Goal:
Find the line containing "cad_parts[node].hide_render = cad_parts[node].hide_viewport" and copy it exactly, along with every line after it up to and including the line containing "return [c /". Copy nothing else.
Start of Record excerpts
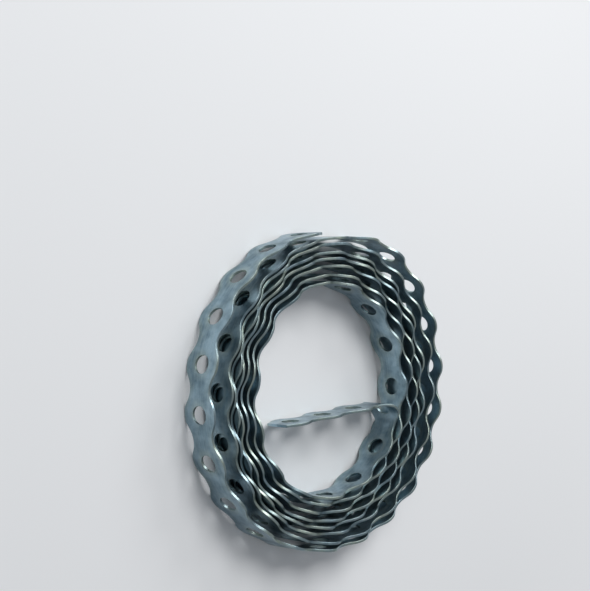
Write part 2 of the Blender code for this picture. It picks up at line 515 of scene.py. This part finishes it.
def zinc():
    """Dull hot-dip zinc with drawn streaks, blotches and brighter rubbed edges."""
    nodes = Nodes("galvanized_steel")
    place = nodes.attribute("strap_place").outputs["Vector"]
    edge = nodes.attribute("edge_finish").outputs["Fac"]
    even = nodes.scaled(place, (1.0 / MM, 1.0 / MM, 1.0 / MM))
    streaks = nodes.noise(nodes.scaled(place, STREAK_SCALE), 1.0, 3.0)
    blotches = nodes.noise(even, BLOTCH_SCALE, 4.0, 0.6)
    grain = nodes.noise(even, GRAIN_SCALE, 3.0, 0.6)
    rubbed = nodes.noise(even, RUBBED_SCALE, 2.0)

    body = nodes.mix(nodes.spread(blotches, 0.38, 0.64), BODY_DARK, BODY_PALE)
    drawn = nodes.spread(streaks, 0.42, 0.70, 0.0, STREAK_SHARE)
    body = nodes.mix(drawn, body, STREAK)
    worn = nodes.combine("MULTIPLY", edge, nodes.spread(grain, 0.30, 0.62, 0.55, 1.0))
    worn = nodes.combine("MULTIPLY", worn, nodes.spread(rubbed, 0.38, 0.62, 0.20, 1.0))
    nodes.link(nodes.mix(worn, body, EDGE_PALE), nodes.shader.inputs["Base Color"])

    dull = nodes.spread(blotches, 0.3, 0.7, DULL, SMOOTH)
    rough = nodes.combine("ADD", dull, nodes.spread(grain, 0.3, 0.7, 0.0, GRAIN_ROUGH))
    nodes.link(rough, nodes.shader.inputs["Roughness"])
    nodes.shader.inputs["Metallic"].default_value = 1.0

    bump = nodes.add("ShaderNodeBump")
    bump.inputs["Strength"].default_value = RELIEF_STRENGTH
    bump.inputs["Distance"].default_value = RELIEF
    nodes.link(nodes.combine("ADD", streaks, grain), bump.inputs["Height"])
    nodes.link(bump.outputs["Normal"], nodes.shader.inputs["Normal"])
    return nodes.material


def floor_material():
    """Takes the strap's light and shadow near it, and fades to an even pale tone."""
    nodes = Nodes("pale_floor")
    nodes.shader.inputs["Base Color"].default_value = FLOOR_COLOUR + (1.0,)
    nodes.shader.inputs["Roughness"].default_value = 0.9
    nodes.shader.inputs["Specular IOR Level"].default_value = 0.1

    distance = nodes.add("ShaderNodeVectorMath", operation="LENGTH")
    nodes.link(nodes.add("ShaderNodeNewGeometry").outputs["Position"], distance.inputs[0])
    far = nodes.spread(distance.outputs["Value"], FLOOR_NEAR, FLOOR_FAR, curve="SMOOTHSTEP")
    rays = nodes.add("ShaderNodeLightPath").outputs
    seen = nodes.combine("MAXIMUM", rays["Is Camera Ray"], rays["Is Glossy Ray"])
    seen = nodes.combine("MAXIMUM", seen, rays["Is Transmission Ray"])

    even = nodes.add("ShaderNodeEmission")
    even.inputs["Color"].default_value = FAR_COLOUR + (1.0,)
    blend = nodes.add("ShaderNodeMixShader")
    nodes.link(nodes.combine("MULTIPLY", far, seen), blend.inputs["Fac"])
    nodes.link(nodes.shader.outputs["BSDF"], blend.inputs[1])
    nodes.link(even.outputs["Emission"], blend.inputs[2])
    nodes.link(blend.outputs["Shader"], nodes.tree.nodes["Material Output"].inputs["Surface"])
    return nodes.material


def build_floor():
    data = bpy.data.meshes.new("floor")
    half = FLOOR_HALF
    corners = [(-half, -half, 0.0), (half, -half, 0.0), (half, half, 0.0), (-half, half, 0.0)]
    data.from_pydata(corners, [], [(0, 1, 2, 3)])
    data.materials.append(floor_material())
    floor = bpy.data.objects.new("floor", data)
    bpy.context.scene.collection.objects.link(floor)


def light_scene():
    world = bpy.data.worlds.new("pale_room")
    world.use_nodes = True
    background = world.node_tree.nodes["Background"]
    background.inputs["Color"].default_value = ROOM_COLOUR + (1.0,)
    background.inputs["Strength"].default_value = ROOM_LIGHT
    bpy.context.scene.world = world
    for name, place, size, power in LAMPS:
        lamp = bpy.data.lights.new(name, "AREA")
        lamp.shape = "RECTANGLE"
        lamp.size, lamp.size_y = size
        lamp.energy = power
        light = bpy.data.objects.new(name, lamp)
        light.location = place
        light.rotation_euler = (-Vector(place)).to_track_quat("-Z", "Y").to_euler()
        bpy.context.scene.collection.objects.link(light)


def place_camera():
    """The photo's view: the route is turned and shifted in front of the camera."""
    yaw = Matrix.Rotation(CAMERA_YAW, 3, "Y")
    pitch = Matrix.Rotation(CAMERA_PITCH, 3, "X")
    roll = Matrix.Rotation(CAMERA_ROLL, 3, "Z")
    turn = roll @ pitch @ yaw
    own_place = turn.transposed() @ -(Vector(CAMERA_SHIFT) * HOLE_PITCH)
    origin = Vector(CAMERA_ORIGIN) * HOLE_PITCH + Vector((*ROUTE_PLACE, 0.0))
    lens = bpy.data.cameras.new("camera")
    lens.lens = SENSOR * LENS_PIXELS / PHOTO_HEIGHT
    lens.clip_start = 0.01
    lens.clip_end = 20.0
    camera = bpy.data.objects.new("camera", lens)
    camera.matrix_world = Matrix.Translation(own_place + origin) @ turn.transposed().to_4x4()
    bpy.context.scene.collection.objects.link(camera)
    bpy.context.scene.camera = camera


def main():
    strap = build_strap()
    strap.data.materials.append(zinc())
    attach(strap, "root")
    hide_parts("strap")
    build_floor()
    light_scene()
    place_camera()
    bpy.context.scene.view_settings.view_transform = "Standard"


main()
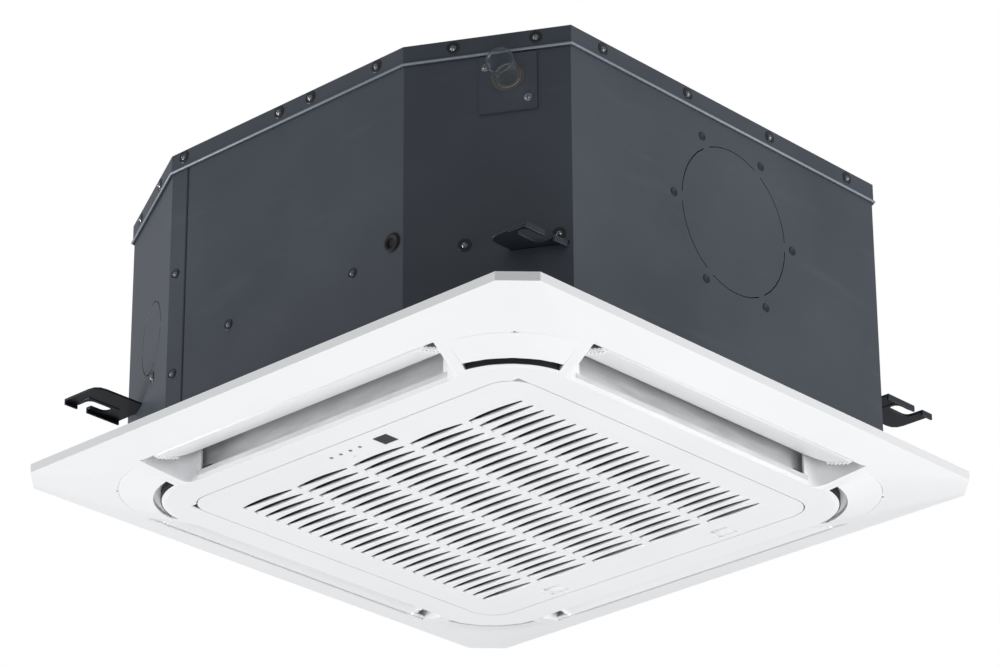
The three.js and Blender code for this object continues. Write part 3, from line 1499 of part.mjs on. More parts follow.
function addGrille(unit) {
  addPart(unit, "intake_grille", makeGrille(), "panel");
  addPart(unit, "air_filter", makeFilter(), "filter");
  addPart(unit, "receiver_window", makeReceiverWindow(), "smoked", (mesh) => mesh.position.set(windowX, windowY, 0));
  addPart(unit, "display_board", makeDisplayBoard(), "board");
  addPart(unit, "manual_button", makeButton(), "panel", (mesh) => mesh.position.set(buttonX, buttonY, 0));
  const latch = makeLatch();
  const pin = makeHingePin();
  [["south", -1], ["north", 1]].forEach(([name, sign]) => {
    addPart(unit, `grille_latch_${name}`, latch, "panel", (mesh) => {
      mesh.position.set(latchX, (sign * latchPitch) / 2, 0);
    });
    addPart(unit, `hinge_pin_${name}`, pin, "steel", (mesh) => {
      mesh.position.set(hingeX, (sign * hingePitch) / 2, hingeHeight);
    });
  });
}

function addCasing(unit) {
  const shell = casingShell();
  addPart(unit, "casing_main", makeCasingMain(shell), "casing");
  addPart(unit, "casing_corner_sheet", common(shell, cornerRegion(0)), "casing");
  addPart(unit, "top_cover", makeTopCover(), "casing");
  addPart(unit, "side_insulation", makeSideFoam(), "foam");
  addPart(unit, "top_insulation", makeTopFoam(), "foam");
  const wide = makeHanger(wideHanger);
  const narrow = makeHanger(narrowHanger).scale(-1, 1, 1);
  const halfTurn = (mesh) => {
    mesh.rotation.z = Math.PI;
  };
  addPart(unit, "hanger_bracket_south_east", wide, "casing");
  addPart(unit, "hanger_bracket_north_west", wide, "casing", halfTurn);
  addPart(unit, "hanger_bracket_south_west", narrow, "casing");
  addPart(unit, "hanger_bracket_north_east", narrow, "casing", halfTurn);
  const west = faceGroup(2);
  unit.add(west);
  addPart(west, "cable_grommet", makeGrommet(), "rubber", (mesh) => mesh.position.set(0, -cableHoleY, cableHoleZ));
}

function addWaterSide(unit) {
  addPart(unit, "drain_pan", makeDrainPan(), "pan");
  addPart(unit, "coil", makeCoil(), "fins");
  addPart(unit, "coil_end_plate", makeCoilEndPlate(), "galvanised");
  addPart(unit, "flow_header", makeHeader(headerInner, headerOuter, flowBranchZ, true), "copper");
  addPart(unit, "return_header", makeHeader(headerOuter, headerInner, returnBranchZ, false), "copper");
  const nut = makeUnionNut();
  const nutY = branchReach - unionLength - unionRecess;
  addPart(unit, "flow_union_nut", nut, "brass", (mesh) => mesh.position.set(headerInner, nutY, flowBranchZ));
  addPart(unit, "return_union_nut", nut, "brass", (mesh) => mesh.position.set(headerOuter, nutY, returnBranchZ));
}

function addDrain(unit) {
  const corner = chamferGroup(-1, -1);
  unit.add(corner);
  addPart(corner, "drain_pump", makePump(), "motor", (mesh) => mesh.position.set(-pumpInset, drainAlong, 0));
  addPart(corner, "drain_float", makeFloat(), "fan", (mesh) => mesh.position.set(-pumpInset, floatAlong, 0));
  addPart(corner, "drain_riser", makeRiser(), "rubber");
  addPart(corner, "drain_plate", makeDrainPlate(), "casing");
  addPart(corner, "drain_stub", makeDrainStub(), "smoked", (mesh) => mesh.position.set(0, drainAlong, drainZ));
}

function addFan(unit) {
  addPart(unit, "impeller", makeImpeller(), "fan");
  addPart(unit, "motor_shaft", rod(shaftRadius, shaftFootZ, shaftTopZ), "steel");
  addPart(unit, "hub_nut", makeHubNut(), "steel");
  addPart(unit, "fan_motor", makeFanMotor(), "motor");
  addPart(unit, "bell_mouth", makeBellMouth(), "galvanised");
  const plate = rod(motorPlateRadius, motorPlateTop - motorPlateThickness, motorPlateTop, wheelSideCount);
  addPart(unit, "motor_plate", plate, "galvanised");
  const mount = makeRubberMount();
  for (let i = 0; i < mountCount; i++) {
    const angle = (2 * Math.PI * i) / mountCount;
    addPart(unit, `rubber_mount_${i + 1}`, mount, "rubber", (mesh) => {
      mesh.position.set(motorEarReach * Math.cos(angle), motorEarReach * Math.sin(angle), 0);
    });
  }
}

function addElectrics(unit) {
  const box = new THREE.Group();
  box.position.x = boxX;
  unit.add(box);
  addPart(box, "control_box", makeControlBox(), "galvanised");
  addPart(box, "control_box_cover", makeControlBoxCover(), "galvanised");
  addPart(box, "control_board", makeControlBoard(), "board");
}

const unit = new THREE.Group();
unit.name = "cassette_fan_coil_unit";
addPanel(unit);
addOutlets(unit);
addGrille(unit);
addCasing(unit);
addWaterSide(unit);
addDrain(unit);
addFan(unit);
addElectrics(unit);

export default unit;
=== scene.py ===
# Four-way ceiling cassette fan coil unit, seen from below and from its drain corner.
# Metres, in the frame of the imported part: X and Y along the panel's sides, Z up.
import json
import math

import bmesh
import bpy
from mathutils import Matrix, Vector

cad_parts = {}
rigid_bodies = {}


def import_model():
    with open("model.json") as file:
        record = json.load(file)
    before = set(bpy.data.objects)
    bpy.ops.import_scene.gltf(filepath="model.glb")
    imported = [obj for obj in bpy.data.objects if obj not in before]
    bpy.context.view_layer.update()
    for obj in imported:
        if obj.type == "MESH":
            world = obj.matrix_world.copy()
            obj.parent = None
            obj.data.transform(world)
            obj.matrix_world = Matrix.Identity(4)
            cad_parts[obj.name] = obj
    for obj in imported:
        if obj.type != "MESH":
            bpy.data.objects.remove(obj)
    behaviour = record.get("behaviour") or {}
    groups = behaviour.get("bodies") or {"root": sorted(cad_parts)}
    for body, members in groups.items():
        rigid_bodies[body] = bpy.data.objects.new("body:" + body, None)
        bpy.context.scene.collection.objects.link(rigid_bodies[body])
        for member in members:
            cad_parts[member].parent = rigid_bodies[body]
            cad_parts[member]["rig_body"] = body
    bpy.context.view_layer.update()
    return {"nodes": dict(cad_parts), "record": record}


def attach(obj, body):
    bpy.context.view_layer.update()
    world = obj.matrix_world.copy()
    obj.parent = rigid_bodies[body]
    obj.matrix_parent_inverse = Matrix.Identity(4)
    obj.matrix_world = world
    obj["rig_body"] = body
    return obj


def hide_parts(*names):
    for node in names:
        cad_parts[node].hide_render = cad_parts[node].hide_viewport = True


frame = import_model()
cad = frame["nodes"]
MM = 0.001


# Colour and node helpers

def linear(hex_colour):
    """An sRGB hex colour as the linear RGBA that a shader socket takes."""
    channels = [int(hex_colour[i:i + 2], 16) / 255 for i in (1, 3, 5)]
    return [c / 12.92 if c <= 0.04045 else ((c + 0.055) / 1.055) ** 2.4 for c in channels] + [1.0]


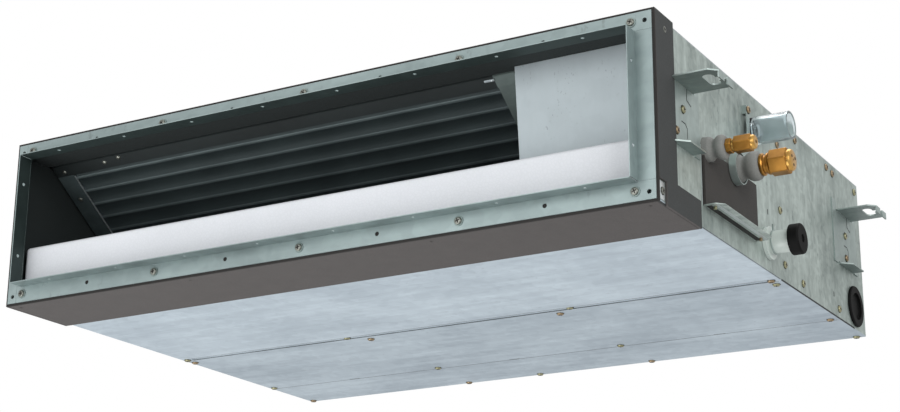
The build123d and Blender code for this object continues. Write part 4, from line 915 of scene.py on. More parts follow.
@dataclass
class Screws:
    """Pan-head screws with a cross recess, some on washers."""

    head_radius: float = 0.0042
    head_height: float = 0.002
    washer_radius: float = 0.0056
    washer_height: float = 0.001
    recess_length: float = 0.0052
    recess_width: float = 0.0011
    # Shares of the head's radius: its top, the stem and the shadow under a head with no washer
    top_share: float = 0.94
    stem_share: float = 0.45
    shadow_share: float = 1.16
    # The rounding of the head's rim as a share of its height, and the washer's taper
    rim_share: float = 0.42
    washer_taper: float = 0.96
    shadow_height: float = 0.0003
    stem_sides: int = 12
    # Points of a CAD screw farther than this from its axis are on its head
    head_limit: float = 0.0035
    # How far each screw is turned on from the one before, in radians
    turn_step: float = 2.4

    def heads(self, node: str) -> list[tuple[Vector, Vector, float]]:
        """Find where a group's screws are, from its solids.

        Args:
            node: The CAD node that groups the screws.

        Returns:
            For each screw the middle of its head's outer face, the way it faces, and its length.
        """
        bm = bmesh.new()
        bm.from_mesh(frame["nodes"][node].data)
        bmesh.ops.remove_doubles(bm, verts=bm.verts, dist=JOIN_DISTANCE)
        found = []
        left = set(bm.verts)
        while left:
            island, stack = set(), [left.pop()]
            while stack:
                vert = stack.pop()
                island.add(vert)
                near = {e.other_vert(vert) for e in vert.link_edges} & left
                left -= near
                stack += near
            low = Vector([min(v.co[k] for v in island) for k in range(3)])
            high = Vector([max(v.co[k] for v in island) for k in range(3)])
            size, middle = high - low, (low + high) / 2
            head_size = sorted(size)[1]
            axis = max(range(3), key=lambda k: abs(size[k] - head_size))
            across = [k for k in range(3) if k != axis]
            head = [v.co[axis] for v in island
                    if math.dist([v.co[k] for k in across], [middle[k] for k in across])
                    > self.head_limit]
            outward = 1.0 if sum(head) / len(head) > middle[axis] else -1.0
            facing = Vector([outward if k == axis else 0.0 for k in range(3)])
            tip = middle.copy()
            tip[axis] = high[axis] if outward > 0 else low[axis]
            found.append((tip, facing, size[axis]))
        bm.free()
        return sorted(found, key=lambda screw: tuple(round(c, 4) for c in screw[0]))

    def screw(
        self, bm: Mesh, tip: Vector, facing: Vector, length: float, washer: bool, turn: float,
        index: int,
    ) -> None:
        """Add one screw to a mesh.

        Args:
            bm: The mesh.
            tip: The middle of the head's outer face.
            facing: The way the head faces.
            length: The whole length of the screw.
            washer: Whether it has a washer.
            turn: How far its recess is turned, in radians.
            index: The head's material index; the recess and the washer take the next ones.
        """
        pose = Matrix.Translation(tip) @ facing.to_track_quat("Z", "Y").to_matrix().to_4x4()
        pose = pose @ Matrix.Rotation(turn, 4, "Z")
        back = pose.inverted()
        radius, height = self.head_radius, self.head_height

        def below(depth: float) -> Matrix:
            """Give the pose at a depth under the head's outer face."""
            return pose @ Matrix.Translation((0, 0, -depth))

        head = Shape.disc(bm, below(height / 2), radius, height, index, taper=self.top_share)
        rim = [e for e in Shape.edges_of(head)
               if all((back @ v.co).z > -height / 2 for v in e.verts)]
        Shape.break_edges(bm, rim, height * self.rim_share, 3)
        Shape.disc(bm, below((length + height) / 2), radius * self.stem_share,
                   length - height, index, self.stem_sides)
        if washer:
            Shape.disc(bm, below(height + self.washer_height / 2), self.washer_radius,
                       self.washer_height, index + 2, taper=self.washer_taper)
        else:
            # A thin dark disc under a head with no washer: a painted shadow.
            Shape.disc(bm, below(height), radius * self.shadow_share, self.shadow_height,
                       index + 1)
        # The cross recess is two dark bars: painted shade in the recess.
        for quarter in (0, 1):
            half = (self.recess_length / 2, self.recess_width / 2, MARK_DEPTH / 2)
            arm = pose @ Matrix.Rotation(quarter * math.pi / 2, 4, "Z")
            Shape.box(bm, tuple(-h for h in half), half, index + 1, arm)

    def build(self) -> None:
        """Make both groups of screws in the places of the CAD ones."""
        bm = bmesh.new()
        for number, place in enumerate(self.heads("flange_screws")):
            self.screw(bm, *place, True, number * self.turn_step, 0)
        Piece.finish(bm, "flange_screws_detailed",
                     [FLANGE_SCREW_STEEL, DARK_CLIP_AND_PAINTED_SHADE, BRACKET_PAINTED_SHADE_AND_WASHER], ("flange_screws",))
        bm = bmesh.new()
        for number, place in enumerate(self.heads("casing_screws")):
            self.screw(bm, *place, False, number * self.turn_step, 2 * (number % 2))
        Piece.finish(bm, "casing_screws_detailed",
                     [SCREW_ZINC, DARK_CLIP_AND_PAINTED_SHADE, SCREW_COPPER, DARK_CLIP_AND_PAINTED_SHADE], ("casing_screws",))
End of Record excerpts
Solution to the exercise:
        cad_parts[node].hide_render = cad_parts[node].hide_viewport = True


frame = import_model()
cad = frame["nodes"]
MM = 0.001


# Colour and node helpers

def linear(hex_colour):
    """An sRGB hex colour as the linear RGBA that a shader socket takes."""
    channels = [int(hex_colour[i:i + 2], 16) / 255 for i in (1, 3, 5)]
    return [c / 12.92 if c <= 0.04045 else ((c + 0.055) / 1.055) ** 2.4 for c in channels] + [1.0]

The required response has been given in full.